ATD Fourth World’s strengths are the solidarity among all of us and the legacy we inherited. It’s our duty to continue and to develop this legacy, and also to develop our personal confidence and autonomy. We also see opportunities in the wider network with other organisations where activists are now involved outside of ATD Fourth World. We’re a “family of choice” because we work and think together. It’s not top-down.
Thomas Mayes: An important value at ATD Fourth World is that we’re all-inclusive. We listen to all voices, and we give activists the opportunity to use their voices. It’s not like charities where the people in charge do all the public speaking. We also like the level of trust here. You can tell the truth.
Now, to keep what’s special and also carry on, we need to find new people, and we also need to find a way of safely integrating them. Some activists find it hard, when you’ve had a project for a while, to work with new people who might want change. But after a project has been running for several years, you need a new outside look at it to see what needs changing.
We give each other little nudges here and there. And that turns into training. It can help you learn how to talk in front of someone hostile who doesn’t agree with you. That training is a crucial aspect of freeing people from poverty. Whether we have personal experience of living in poverty or not, all members of ATD Fourth World have things to learn. So cooperative training and skill-sharing with one another needs to be a bigger part of our work.

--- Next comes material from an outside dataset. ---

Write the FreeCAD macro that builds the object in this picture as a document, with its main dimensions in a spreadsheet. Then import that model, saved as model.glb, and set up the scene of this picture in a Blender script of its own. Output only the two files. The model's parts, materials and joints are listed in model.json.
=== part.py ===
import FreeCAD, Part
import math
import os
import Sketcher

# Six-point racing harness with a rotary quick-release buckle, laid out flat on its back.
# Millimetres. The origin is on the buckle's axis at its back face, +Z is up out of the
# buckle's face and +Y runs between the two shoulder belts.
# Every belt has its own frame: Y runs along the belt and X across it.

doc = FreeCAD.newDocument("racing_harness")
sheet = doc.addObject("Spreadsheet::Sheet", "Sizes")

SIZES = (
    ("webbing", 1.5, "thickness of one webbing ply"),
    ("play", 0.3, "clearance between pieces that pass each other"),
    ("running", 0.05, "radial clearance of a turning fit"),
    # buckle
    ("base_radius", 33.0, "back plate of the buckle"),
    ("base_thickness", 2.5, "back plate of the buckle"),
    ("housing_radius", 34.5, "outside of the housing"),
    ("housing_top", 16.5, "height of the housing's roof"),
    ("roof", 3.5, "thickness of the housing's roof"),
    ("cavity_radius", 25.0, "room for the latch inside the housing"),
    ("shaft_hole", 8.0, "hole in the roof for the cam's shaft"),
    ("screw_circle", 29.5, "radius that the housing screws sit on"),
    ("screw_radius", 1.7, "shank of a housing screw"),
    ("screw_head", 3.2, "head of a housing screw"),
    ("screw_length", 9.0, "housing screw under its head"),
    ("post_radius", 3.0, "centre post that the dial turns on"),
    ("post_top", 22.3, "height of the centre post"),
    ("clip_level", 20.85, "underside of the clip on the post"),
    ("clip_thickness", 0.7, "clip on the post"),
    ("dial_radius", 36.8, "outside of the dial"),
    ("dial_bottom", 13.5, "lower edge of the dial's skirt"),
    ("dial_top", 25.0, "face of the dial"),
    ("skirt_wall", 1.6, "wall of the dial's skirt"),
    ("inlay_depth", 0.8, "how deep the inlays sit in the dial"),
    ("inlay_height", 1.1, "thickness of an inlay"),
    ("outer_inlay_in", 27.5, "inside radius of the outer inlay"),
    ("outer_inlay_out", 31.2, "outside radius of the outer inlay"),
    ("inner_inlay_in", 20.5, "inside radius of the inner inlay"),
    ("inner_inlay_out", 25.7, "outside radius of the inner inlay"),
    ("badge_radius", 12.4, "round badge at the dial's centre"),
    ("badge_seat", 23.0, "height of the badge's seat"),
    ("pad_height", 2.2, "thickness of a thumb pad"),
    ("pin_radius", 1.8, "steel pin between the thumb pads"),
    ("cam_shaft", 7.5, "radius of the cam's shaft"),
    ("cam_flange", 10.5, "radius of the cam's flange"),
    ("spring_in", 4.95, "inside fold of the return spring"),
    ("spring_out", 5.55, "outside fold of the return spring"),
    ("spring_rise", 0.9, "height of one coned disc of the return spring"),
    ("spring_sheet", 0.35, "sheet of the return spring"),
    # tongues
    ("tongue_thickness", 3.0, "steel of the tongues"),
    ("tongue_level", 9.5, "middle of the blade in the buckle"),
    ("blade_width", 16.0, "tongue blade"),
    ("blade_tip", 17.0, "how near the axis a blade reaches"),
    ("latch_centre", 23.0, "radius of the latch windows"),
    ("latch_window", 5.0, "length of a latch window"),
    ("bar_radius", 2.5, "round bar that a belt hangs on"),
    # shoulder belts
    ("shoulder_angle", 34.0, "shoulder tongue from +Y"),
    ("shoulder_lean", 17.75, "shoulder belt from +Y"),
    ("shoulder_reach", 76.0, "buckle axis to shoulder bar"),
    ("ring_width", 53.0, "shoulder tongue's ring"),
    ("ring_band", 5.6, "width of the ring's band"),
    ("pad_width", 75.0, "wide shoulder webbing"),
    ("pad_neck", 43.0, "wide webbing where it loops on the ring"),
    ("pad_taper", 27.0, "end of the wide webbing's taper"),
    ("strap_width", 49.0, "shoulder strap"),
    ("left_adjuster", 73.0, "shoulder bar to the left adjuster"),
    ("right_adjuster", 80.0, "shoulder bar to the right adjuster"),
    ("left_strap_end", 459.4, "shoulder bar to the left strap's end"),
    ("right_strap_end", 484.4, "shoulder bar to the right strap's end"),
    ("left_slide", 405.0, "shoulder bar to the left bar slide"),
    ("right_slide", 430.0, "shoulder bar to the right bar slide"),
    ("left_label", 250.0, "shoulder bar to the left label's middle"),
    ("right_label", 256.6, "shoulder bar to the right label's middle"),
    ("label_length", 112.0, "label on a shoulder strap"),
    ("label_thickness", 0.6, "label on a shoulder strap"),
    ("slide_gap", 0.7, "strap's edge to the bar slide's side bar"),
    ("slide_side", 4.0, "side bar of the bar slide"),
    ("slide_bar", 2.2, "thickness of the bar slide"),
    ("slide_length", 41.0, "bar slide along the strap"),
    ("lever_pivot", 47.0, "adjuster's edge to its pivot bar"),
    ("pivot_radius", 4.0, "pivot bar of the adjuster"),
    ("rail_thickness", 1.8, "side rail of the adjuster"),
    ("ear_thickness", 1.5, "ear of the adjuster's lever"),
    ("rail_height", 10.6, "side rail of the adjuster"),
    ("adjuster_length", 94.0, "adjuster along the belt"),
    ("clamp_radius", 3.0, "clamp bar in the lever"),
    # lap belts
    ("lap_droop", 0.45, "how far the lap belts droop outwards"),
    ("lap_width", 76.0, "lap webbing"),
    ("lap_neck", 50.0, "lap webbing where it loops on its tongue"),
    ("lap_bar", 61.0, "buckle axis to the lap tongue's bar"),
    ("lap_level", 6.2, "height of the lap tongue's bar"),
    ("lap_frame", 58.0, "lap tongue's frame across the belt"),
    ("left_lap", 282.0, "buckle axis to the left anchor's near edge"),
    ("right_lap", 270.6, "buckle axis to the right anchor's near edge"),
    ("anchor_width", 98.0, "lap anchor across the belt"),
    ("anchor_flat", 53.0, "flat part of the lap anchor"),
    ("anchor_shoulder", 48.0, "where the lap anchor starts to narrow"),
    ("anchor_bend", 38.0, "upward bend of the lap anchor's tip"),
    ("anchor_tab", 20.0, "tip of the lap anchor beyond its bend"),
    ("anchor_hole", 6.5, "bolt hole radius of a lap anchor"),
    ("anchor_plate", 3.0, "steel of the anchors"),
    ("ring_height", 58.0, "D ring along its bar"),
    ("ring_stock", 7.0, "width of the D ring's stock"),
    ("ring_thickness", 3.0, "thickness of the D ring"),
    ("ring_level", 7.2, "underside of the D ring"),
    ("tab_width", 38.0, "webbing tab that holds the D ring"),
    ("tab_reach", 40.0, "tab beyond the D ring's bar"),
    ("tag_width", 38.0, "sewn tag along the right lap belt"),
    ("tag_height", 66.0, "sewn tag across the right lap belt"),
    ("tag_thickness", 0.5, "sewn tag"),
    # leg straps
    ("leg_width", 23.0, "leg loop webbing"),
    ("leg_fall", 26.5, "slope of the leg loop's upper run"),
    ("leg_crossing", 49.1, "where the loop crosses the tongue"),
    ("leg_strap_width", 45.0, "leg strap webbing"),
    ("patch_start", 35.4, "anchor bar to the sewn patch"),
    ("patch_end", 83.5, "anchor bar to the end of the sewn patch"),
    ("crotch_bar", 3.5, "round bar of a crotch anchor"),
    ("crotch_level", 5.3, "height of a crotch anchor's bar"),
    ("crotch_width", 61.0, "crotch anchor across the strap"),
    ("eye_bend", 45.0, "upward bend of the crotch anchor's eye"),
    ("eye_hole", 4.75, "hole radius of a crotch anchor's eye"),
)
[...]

Moraene Roberts: Another important part about ATD Fourth World is that we really get to know people from different backgrounds and levels of education. I was brought up to believe that the rich just don’t care; but here I’ve met some seriously wealthy people who do care about ending poverty. Our struggle is not a class struggle; it’s a struggle for human rights. As activists, we don’t want to speak only about what it’s like to be in poverty, but about what causes poverty, about possible solutions, and about the benefits to everyone of creating a poverty-free society.